First published in the October 2010 issue of Street Machine

Nope, talents come in all shapes and sizes and if a guy who’s a whizz at building houses wants to take his cash and transform it into something cool on four wheels, who really cares? The car builder benefits because he gets the chance to work on something he’s passionate about — as opposed to fixing pranged Magnas — and the rest of us benefit simply from the fact that there’s one more amazing car to ogle and be inspired by.

Take Kirk Hammett and his amazing ’36 Ford coupe, for example.

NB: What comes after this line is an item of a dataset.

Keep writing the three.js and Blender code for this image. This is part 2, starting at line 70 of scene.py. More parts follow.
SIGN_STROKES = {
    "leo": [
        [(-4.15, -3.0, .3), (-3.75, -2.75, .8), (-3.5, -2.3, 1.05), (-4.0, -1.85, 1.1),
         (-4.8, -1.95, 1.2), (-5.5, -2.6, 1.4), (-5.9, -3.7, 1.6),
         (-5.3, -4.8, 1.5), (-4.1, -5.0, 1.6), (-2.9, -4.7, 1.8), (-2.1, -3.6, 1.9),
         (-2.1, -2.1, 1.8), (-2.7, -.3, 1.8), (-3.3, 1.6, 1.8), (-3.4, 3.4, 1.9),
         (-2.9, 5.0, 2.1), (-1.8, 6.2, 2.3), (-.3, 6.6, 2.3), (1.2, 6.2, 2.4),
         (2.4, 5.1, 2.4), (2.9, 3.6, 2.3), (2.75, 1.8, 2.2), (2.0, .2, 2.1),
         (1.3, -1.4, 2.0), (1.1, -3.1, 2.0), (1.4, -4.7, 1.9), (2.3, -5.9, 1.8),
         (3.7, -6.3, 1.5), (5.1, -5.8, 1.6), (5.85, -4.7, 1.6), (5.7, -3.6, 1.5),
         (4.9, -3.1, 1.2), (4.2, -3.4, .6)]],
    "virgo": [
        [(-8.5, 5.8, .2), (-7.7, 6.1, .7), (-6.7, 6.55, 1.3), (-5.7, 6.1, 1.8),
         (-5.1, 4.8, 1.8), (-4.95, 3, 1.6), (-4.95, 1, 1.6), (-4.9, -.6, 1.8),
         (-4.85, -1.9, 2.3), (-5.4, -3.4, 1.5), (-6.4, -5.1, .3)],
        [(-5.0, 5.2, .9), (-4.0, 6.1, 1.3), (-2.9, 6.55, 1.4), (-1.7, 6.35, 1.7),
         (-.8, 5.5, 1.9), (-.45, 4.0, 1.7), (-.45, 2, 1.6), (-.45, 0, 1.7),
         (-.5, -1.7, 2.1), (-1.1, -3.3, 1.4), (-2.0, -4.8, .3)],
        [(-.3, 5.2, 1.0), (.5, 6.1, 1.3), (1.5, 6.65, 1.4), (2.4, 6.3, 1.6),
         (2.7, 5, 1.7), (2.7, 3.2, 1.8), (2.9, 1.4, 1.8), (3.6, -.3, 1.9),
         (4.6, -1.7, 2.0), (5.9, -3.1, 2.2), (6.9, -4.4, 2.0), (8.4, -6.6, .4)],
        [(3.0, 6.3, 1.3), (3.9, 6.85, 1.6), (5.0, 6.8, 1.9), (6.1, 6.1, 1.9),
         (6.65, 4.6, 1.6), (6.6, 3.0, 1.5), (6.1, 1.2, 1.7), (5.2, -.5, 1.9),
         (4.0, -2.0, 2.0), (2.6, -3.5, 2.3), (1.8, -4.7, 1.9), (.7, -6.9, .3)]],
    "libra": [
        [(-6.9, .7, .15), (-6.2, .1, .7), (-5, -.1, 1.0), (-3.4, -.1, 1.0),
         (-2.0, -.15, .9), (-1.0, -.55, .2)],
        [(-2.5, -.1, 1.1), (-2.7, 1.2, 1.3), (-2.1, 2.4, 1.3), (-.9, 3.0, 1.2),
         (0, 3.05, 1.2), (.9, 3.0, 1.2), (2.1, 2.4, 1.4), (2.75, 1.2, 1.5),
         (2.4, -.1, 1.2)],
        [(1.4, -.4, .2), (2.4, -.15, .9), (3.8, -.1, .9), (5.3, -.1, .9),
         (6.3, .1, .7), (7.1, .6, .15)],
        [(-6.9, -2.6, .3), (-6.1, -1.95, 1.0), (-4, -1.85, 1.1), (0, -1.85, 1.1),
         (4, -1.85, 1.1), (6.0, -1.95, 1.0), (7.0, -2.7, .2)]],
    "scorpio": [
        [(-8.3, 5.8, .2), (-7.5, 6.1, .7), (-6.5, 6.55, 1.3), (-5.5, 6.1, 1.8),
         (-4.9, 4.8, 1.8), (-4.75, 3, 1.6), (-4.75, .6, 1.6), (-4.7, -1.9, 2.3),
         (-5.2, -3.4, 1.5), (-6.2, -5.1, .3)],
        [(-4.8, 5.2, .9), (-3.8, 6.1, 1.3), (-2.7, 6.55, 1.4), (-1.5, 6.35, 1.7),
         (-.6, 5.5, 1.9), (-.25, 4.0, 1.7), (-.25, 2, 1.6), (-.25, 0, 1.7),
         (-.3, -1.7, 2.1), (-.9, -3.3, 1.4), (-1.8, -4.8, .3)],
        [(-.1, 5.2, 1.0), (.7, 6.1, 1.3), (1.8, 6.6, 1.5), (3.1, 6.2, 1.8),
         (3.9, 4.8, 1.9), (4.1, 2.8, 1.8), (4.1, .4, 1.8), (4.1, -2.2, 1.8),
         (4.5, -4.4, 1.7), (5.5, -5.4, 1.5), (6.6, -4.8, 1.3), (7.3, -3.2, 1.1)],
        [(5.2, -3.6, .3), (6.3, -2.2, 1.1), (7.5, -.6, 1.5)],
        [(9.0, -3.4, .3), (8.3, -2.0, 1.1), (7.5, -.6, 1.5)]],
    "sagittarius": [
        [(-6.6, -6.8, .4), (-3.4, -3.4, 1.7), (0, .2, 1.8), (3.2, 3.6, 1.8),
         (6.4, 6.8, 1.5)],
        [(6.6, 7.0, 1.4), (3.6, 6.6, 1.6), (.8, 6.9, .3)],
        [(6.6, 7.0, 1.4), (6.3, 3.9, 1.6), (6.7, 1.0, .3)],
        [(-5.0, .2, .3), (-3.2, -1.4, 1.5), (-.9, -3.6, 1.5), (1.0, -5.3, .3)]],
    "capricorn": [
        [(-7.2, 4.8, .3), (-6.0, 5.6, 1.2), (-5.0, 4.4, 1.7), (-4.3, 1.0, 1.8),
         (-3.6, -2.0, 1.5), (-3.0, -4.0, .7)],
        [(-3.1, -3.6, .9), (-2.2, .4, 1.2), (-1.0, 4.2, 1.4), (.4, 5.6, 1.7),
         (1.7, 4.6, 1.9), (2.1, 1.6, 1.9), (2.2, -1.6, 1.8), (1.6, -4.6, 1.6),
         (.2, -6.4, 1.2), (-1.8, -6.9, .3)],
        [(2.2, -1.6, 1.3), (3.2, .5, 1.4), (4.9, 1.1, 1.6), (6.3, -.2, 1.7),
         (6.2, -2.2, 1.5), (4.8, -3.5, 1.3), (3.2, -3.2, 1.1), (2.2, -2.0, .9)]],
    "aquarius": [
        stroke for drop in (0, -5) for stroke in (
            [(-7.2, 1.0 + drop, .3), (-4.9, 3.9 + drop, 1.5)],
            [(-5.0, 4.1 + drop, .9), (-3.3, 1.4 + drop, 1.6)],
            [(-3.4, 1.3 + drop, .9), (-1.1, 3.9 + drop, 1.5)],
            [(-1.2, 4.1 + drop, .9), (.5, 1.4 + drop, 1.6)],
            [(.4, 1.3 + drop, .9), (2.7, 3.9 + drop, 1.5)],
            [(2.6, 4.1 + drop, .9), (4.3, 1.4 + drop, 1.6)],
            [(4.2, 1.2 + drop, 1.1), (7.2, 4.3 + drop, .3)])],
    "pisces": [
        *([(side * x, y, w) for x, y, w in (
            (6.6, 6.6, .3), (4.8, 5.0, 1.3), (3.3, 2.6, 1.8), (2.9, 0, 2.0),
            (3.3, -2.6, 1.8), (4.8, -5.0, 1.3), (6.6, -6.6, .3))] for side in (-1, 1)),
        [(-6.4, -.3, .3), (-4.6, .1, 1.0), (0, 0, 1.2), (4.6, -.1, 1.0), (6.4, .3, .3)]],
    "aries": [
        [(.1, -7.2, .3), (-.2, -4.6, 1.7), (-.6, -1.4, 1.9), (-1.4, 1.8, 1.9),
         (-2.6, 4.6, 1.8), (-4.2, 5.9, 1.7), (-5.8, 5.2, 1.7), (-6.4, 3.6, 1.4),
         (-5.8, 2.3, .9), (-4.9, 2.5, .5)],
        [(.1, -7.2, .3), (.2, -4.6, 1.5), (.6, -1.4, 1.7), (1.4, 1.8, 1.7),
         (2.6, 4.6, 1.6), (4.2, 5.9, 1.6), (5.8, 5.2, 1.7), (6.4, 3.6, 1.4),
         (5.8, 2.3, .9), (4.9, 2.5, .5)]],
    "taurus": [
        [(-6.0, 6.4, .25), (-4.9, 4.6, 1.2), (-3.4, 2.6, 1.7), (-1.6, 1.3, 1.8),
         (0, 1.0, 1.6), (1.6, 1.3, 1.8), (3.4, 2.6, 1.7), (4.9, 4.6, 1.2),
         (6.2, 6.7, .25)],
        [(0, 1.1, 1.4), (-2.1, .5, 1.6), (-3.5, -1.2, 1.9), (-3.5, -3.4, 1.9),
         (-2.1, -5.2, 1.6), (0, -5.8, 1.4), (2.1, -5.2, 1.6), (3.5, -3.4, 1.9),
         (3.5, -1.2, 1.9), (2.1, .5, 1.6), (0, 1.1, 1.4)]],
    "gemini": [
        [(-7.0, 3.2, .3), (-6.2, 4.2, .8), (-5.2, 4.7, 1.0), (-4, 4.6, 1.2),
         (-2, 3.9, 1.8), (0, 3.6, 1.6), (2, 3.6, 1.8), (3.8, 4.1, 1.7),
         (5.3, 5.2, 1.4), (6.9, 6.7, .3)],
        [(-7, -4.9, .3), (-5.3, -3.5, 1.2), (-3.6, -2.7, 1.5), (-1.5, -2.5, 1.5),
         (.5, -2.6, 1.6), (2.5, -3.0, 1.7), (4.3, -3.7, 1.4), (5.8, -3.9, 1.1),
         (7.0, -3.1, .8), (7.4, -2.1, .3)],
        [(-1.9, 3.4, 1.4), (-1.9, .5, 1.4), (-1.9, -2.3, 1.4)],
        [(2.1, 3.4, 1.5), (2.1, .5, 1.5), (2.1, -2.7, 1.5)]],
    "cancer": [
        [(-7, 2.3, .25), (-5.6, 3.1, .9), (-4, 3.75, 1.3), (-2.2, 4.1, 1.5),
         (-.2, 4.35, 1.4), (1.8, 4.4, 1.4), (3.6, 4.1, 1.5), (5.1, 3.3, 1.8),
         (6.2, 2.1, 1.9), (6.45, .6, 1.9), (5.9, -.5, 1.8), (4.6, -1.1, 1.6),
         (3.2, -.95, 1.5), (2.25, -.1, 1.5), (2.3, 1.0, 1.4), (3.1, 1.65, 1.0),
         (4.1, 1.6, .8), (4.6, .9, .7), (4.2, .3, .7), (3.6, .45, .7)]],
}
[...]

Kirk is a San Francisco native who likes to surf in his spare time and earns a living playing lead guitar in a little band called Metallica.

Lead singer James Hetfield is a well-known revhead, with his allegiances to both the Blue Oval and the Beatniks club tattooed prominently on his body. Like ZZ Top’s Billy Gibbons and Pomgolian musos Eric Clapton and Jeff Beck, Hetfield has used his earnings to become a patron to a number of America’s top car builders, commissioning a series of seriously cool rides, most notably from Rick Dore and Blue Collar Customs.

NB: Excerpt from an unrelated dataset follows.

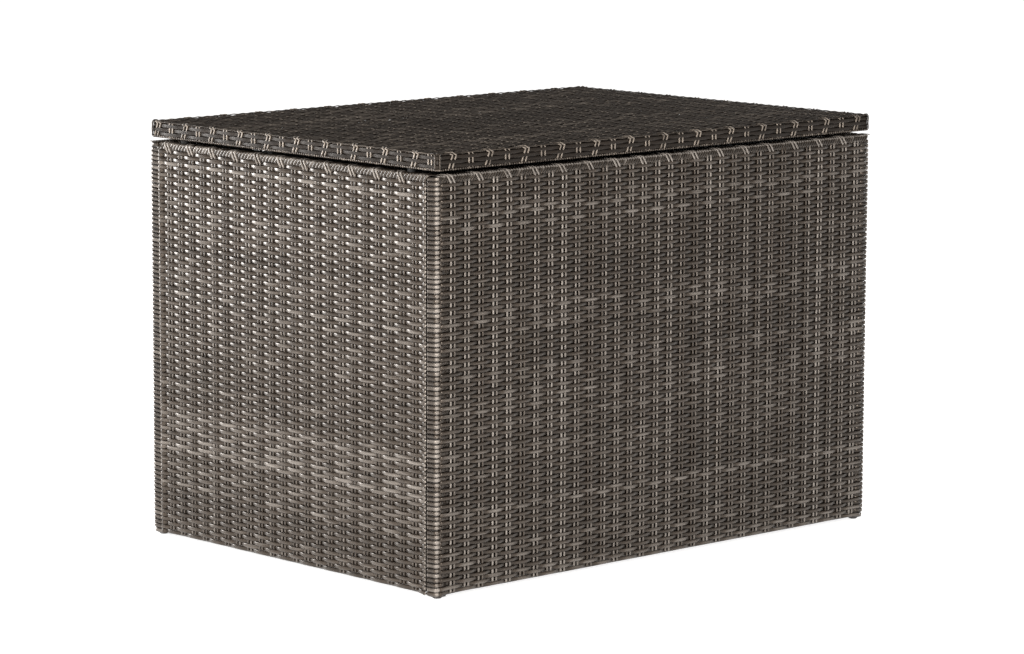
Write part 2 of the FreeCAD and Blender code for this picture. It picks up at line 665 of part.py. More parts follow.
body_screws = []
lid_screws = []
for side, way in (("left", -1), ("right", 1)):
    middle = f"({way}*hinge_x)"
    hinge_leaf(f"hinge_{side}_body_leaf", middle, -1, (0, 2, 4))
    hinge_leaf(f"hinge_{side}_lid_leaf", middle, 1, (1, 3))
    finish(rod(f"hinge_{side}_pin_rod", "pin_radius", "hinge_length", f"{middle} - hinge_length/2", AXIS_Y,
               AXIS_Z, ALONG_X), f"hinge_{side}_pin")
    for step in (-1, 1):
        screw_x = way * size("hinge_x") + step * size("hinge_length") / 3
        screw_y = size("box_depth") / 2 - size("lid_gap") / 2 - size("leaf_reach") * 2 / 3
        rim_z = size("foot_drop") + size("weave_height")
        body_screws.append(at(screw_x, screw_y, rim_z + size("leaf_thick")))
        lid_screws.append(at(screw_x, screw_y, rim_z + size("lid_gap") - size("leaf_thick"), (0, 0, -1)))
group("hinge_body_screws", screw, body_screws)
group("hinge_lid_screws", screw, lid_screws)


# ---- gas struts ---------------------------------------------------------------------------

axis_y = size("box_depth") / 2 - size("lid_gap") / 2
axis_z = size("foot_drop") + size("weave_height") + size("lid_gap") / 2
low_ball = (axis_y - size("strut_low_back"), axis_z - size("strut_low_drop"))
top_ball = (axis_y - size("strut_top_back"), axis_z - size("strut_top_drop"))
strut_run = (top_ball[0] - low_ball[0], top_ball[1] - low_ball[1])
strut_length = math.hypot(*strut_run)
SPREAD = "(strut_top_back - strut_low_back)"
RISE = "(strut_low_drop - strut_top_drop)"
STRUT = f"sqrt({SPREAD}*{SPREAD} + {RISE}*{RISE})"


def set_on_strut(thing, label, way):
    """Stand a piece made along Z on the lower ball, pointing at the upper ball."""
    direction = FreeCAD.Vector(0, strut_run[0], strut_run[1])
    turn = FreeCAD.Rotation(FreeCAD.Vector(0, 0, 1), direction)
    thing.Placement = FreeCAD.Placement(FreeCAD.Vector(way * size("strut_x"), *low_ball), turn)
    return finish(thing, label)


def ball_socket(label, way, centre, neck_low, neck_high):
    """A ball socket with its neck, open towards the bracket."""
    cup = rod(f"{label}_cup", "socket_radius", "2*socket_half", "-socket_half", "0", centre, ALONG_X)
    neck = rod(f"{label}_neck", "socket_neck", f"({neck_high}) - ({neck_low})", "0", "0", neck_low)
    seat = ball(f"{label}_seat", "ball_radius + ball_play", "0", "0", centre)
    mouth_x = "0" if way > 0 else "-2*socket_half"
    mouth = rod(f"{label}_mouth", "shank_hole", "2*socket_half", mouth_x, "0", centre, ALONG_X)
    solid = fuse(f"{label}_solid", [cup, neck])
    return cut(f"{label}_bored", solid, fuse(f"{label}_bores", [seat, mouth]))


def strut(side, way):
    """One gas strut: rod below, cylinder above, a socket at each end."""
    name = f"strut_{side}"
    shaft = rod(f"{name}_shaft", "rod_radius", f"{STRUT} - piston_end - rod_start", "0", "0", "rod_start")
    piston = rod(f"{name}_piston", "piston_radius", "piston_length", "0", "0",
                 f"{STRUT} - piston_end - piston_length")
    set_on_strut(fuse(f"{name}_moving", [shaft, piston]), f"{name}_rod", way)
    barrel = rod(f"{name}_barrel", "strut_tube_radius", f"{STRUT} - strut_tube_end - strut_tube_start",
                 "0", "0", "strut_tube_start")
    bore = rod(f"{name}_bore", "strut_bore",
               f"{STRUT} - strut_tube_end - strut_tube_start - 2*strut_seal", "0", "0",
               "strut_tube_start + strut_seal")
    throat = rod(f"{name}_throat", "rod_radius + rod_play", "strut_seal + 2*cut_over", "0", "0",
                 "strut_tube_start - cut_over")
    set_on_strut(cut(f"{name}_cylinder", barrel, fuse(f"{name}_hollow", [bore, throat])),
                 f"{name}_tube", way)
    set_on_strut(ball_socket(f"{name}_low", way, "0", "0", "strut_tube_start - neck_gap"),
                 f"{name}_lower_socket", way)
    set_on_strut(ball_socket(f"{name}_top", way, STRUT, f"{STRUT} - strut_tube_end", STRUT),
                 f"{name}_upper_socket", way)


def body_bracket(side, way):
    """Plate on the side frame's top rail that carries the lower ball stud."""
    name = f"strut_{side}_body_bracket"
    ball_y = f"({AXIS_Y} - strut_low_back)"
    ball_z = f"({AXIS_Z} - strut_low_drop)"
    face = block(f"{name}_plate", mirrored(f"{INNER_X} - plate_thick", INNER_X, way),
                 (f"{ball_y} - bracket_width/2", f"{ball_y} + bracket_width/2"),
                 (f"{ball_z} - bracket_low", f"{RIM} - weave - bracket_top"))
    head = ball(f"{name}_ball", "ball_radius", f"{way}*strut_x", ball_y, ball_z)
    start = "strut_x" if way > 0 else f"-({INNER_X})"
    stem = rod(f"{name}_stem", "shank_radius", f"{INNER_X} - strut_x", start, ball_y, ball_z, ALONG_X)
    holes = []
    for number, step in enumerate(("-", "+")):
        holes.append(rod(f"{name}_hole{number}", "screw_hole", "4*plate_thick",
                         f"{way}*{INNER_X} - 2*plate_thick", f"{ball_y} {step} bracket_width/4",
                         f"{UPPER_RAIL} + tube_side/2", ALONG_X))
    solid = fuse(f"{name}_solid", [face, head, stem])
    return finish(cut(f"{name}_drilled", solid, fuse(f"{name}_holes", holes)), name)


def lid_bracket(side, way):
    """Angle under the lid's end tube whose short stud faces the upper socket."""
    name = f"strut_{side}_lid_bracket"
    ball_y = f"({AXIS_Y} - strut_top_back)"
    ball_z = f"({AXIS_Z} - strut_top_drop)"
    span_y = (f"{ball_y} - lid_leg_width/2", f"{ball_y} + lid_leg_width/2")
    leg = block(f"{name}_leg", mirrored("lid_leg_x - plate_thick", "lid_leg_x", way), span_y,
                (f"{ball_z} - lid_leg_drop", LID_BASE))
    flange = block(f"{name}_flange", mirrored("lid_leg_x - plate_thick", "lid_leg_x + lid_flange", way),
                   span_y, (f"{LID_BASE} - plate_thick", LID_BASE))
    tip = "(strut_x + socket_half + open_play)"
    stub = f"(lid_leg_x - {tip})"
    start = tip if way > 0 else f"-({tip} + {stub})"
    stem = rod(f"{name}_stem", "shank_radius", stub, start, ball_y, ball_z, ALONG_X)
    holes = []
    for number, step in enumerate(("-", "+")):
        holes.append(rod(f"{name}_hole{number}", "screw_hole", "2*plate_thick",
                         f"{way}*(lid_leg_x + lid_flange/2)", f"{ball_y} {step} lid_leg_width/4",
                         f"{LID_BASE} - 1.5*plate_thick"))
    solid = fuse(f"{name}_solid", [leg, flange, stem])
    return finish(cut(f"{name}_drilled", solid, fuse(f"{name}_holes", holes)), name)


rail_screws = []
flange_screws = []
rail_z = size("foot_drop") + size("weave_height") - size("weave") - size("tube_side") / 2
flange_z = size("foot_drop") + size("weave_height") + size("lid_gap") - size("plate_thick")
for side, way in (("left", -1), ("right", 1)):
    strut(side, way)
    body_bracket(side, way)
    lid_bracket(side, way)
    for step in (-1, 1):
        rail_screws.append(at(way * (frame_face - size("plate_thick")),
                              low_ball[0] + step * size("bracket_width") / 4, rail_z, (-way, 0, 0)))
        flange_screws.append(at(way * (size("lid_leg_x") + size("lid_flange") / 2),
                                top_ball[0] + step * size("lid_leg_width") / 4, flange_z, (0, 0, -1)))
group("strut_body_screws", screw, rail_screws)
group("strut_lid_screws", screw, flange_screws)


# ---- check and write ----------------------------------------------------------------------

doc.recompute()
for item in doc.Objects:
    if "Invalid" in item.State or "Error" in item.State:
        raise RuntimeError(f"{item.Name} failed to build: {item.State}")
for node in nodes:
    if node.Shape.isNull() or not node.Shape.isValid() or not node.Shape.Solids:
        raise RuntimeError(f"{node.Label} has no valid solid")
for node in nodes:
    node.Shape.exportStep(f"parts/{node.Label}.step")
    box = node.Shape.BoundBox
    print(f"{node.Label:28s} {len(node.Shape.Solids):3d} solids  {node.Shape.Volume / 1000:10.1f} cm3"
          f"  x {box.XMin:7.1f} {box.XMax:7.1f}  y {box.YMin:7.1f} {box.YMax:7.1f}"
          f"  z {box.ZMin:6.1f} {box.ZMax:6.1f}")
print(f"{len(nodes)} nodes, strut length {strut_length:.2f} mm")
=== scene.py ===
import math
import bpy
import numpy as np
from mathutils import Matrix, Vector


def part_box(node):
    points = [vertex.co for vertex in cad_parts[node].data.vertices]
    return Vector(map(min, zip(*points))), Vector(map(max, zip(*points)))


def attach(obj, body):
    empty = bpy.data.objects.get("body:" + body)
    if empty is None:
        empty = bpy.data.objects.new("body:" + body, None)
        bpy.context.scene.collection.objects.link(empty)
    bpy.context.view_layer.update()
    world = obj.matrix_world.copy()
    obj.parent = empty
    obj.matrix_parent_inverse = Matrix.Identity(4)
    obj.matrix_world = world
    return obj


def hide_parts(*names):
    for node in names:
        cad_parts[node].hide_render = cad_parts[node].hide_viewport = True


# Looks of a woven garden storage box: every strand of its panels, rims and lid is a ribbon of
# its own, laid over and under pairs of upright stakes. Metres, in the CAD part's frame.

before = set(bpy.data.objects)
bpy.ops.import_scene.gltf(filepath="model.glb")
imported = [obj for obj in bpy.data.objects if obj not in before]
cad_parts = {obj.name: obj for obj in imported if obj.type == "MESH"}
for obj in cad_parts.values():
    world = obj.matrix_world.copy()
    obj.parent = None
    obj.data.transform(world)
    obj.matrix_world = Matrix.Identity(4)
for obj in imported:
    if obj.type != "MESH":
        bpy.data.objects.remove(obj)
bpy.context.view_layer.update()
rng = np.random.default_rng(12)
MM = 0.001
X, Y, Z = np.eye(3)


# ---- sizes --------------------------------------------------------------------------------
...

While Hetfield is deeply entrenched in the car scene and likes to wrench when he can as well, Hammett’s involvement is somewhat quieter. All we know is that he drove a ’63 Buick Skylark as a teenager in the late 70s and that he bought a Porsche 911 Carrera 4 in 1990 — which he subsequently lost when he bet the band’s tour manager that the album Metallica wouldn’t sell more than 10 million copies.

So far, so good, so what, right? Fate stepped in when Billy Gibbons introduced Hammett to car crafter Cole Foster, head of Salinas Boys Customs. Cole has had a few famous customers in the past, including Mike Ness from Social Distortion and Van Halen’s Sammy Hagar. The pair soon struck a deal for Foster to paint Hammett’s GTO and with that done, hatched a scheme to build Kirk his dream ’36 Ford three-window coupe.

Foster was given almost total artistic freedom to build a car in the classic early custom mould. He started with a five-window coupe when a suitable three-window couldn’t be found, and then he and his boys — including his dad, Pat, who’s not only a veteran Funny Car racer but a master fabricator — got stuck in, removing the B-pillar and lengthening the front doors to create a fresh three-window coupe.

The car also scored a gorgeously proportioned roof chop plus a roof insert from a ’50 Chev, a handmade one-piece bonnet and a reshaped boot opening. The guards were also moulded into a pair of reshaped running boards, with a set of skirts fitted flush to modified wheel arches. All done in metal, naturally.

Detail mods include a custom stainless steel windscreen frame, ’38 Ford rear bumper, ’40 Studebaker tail-lights, ’36 Chev headlights and a ’56 Oldsmobile dash.

Slammed on a custom chassis with airbags, painted in PPG black and sitting on 15in steel rims covered by Kelsey-Hayes-style discs, the ’36 created a sensation when it made its public debut at Paso Robles in 2006. It also cemented Cole Foster’s rise to fame as one of the leading lights on the US custom car scene and created a new wave of appreciation for the classic tail-dragging custom style of hot rod, which had its brief heyday in the late 1940s and early 1950s.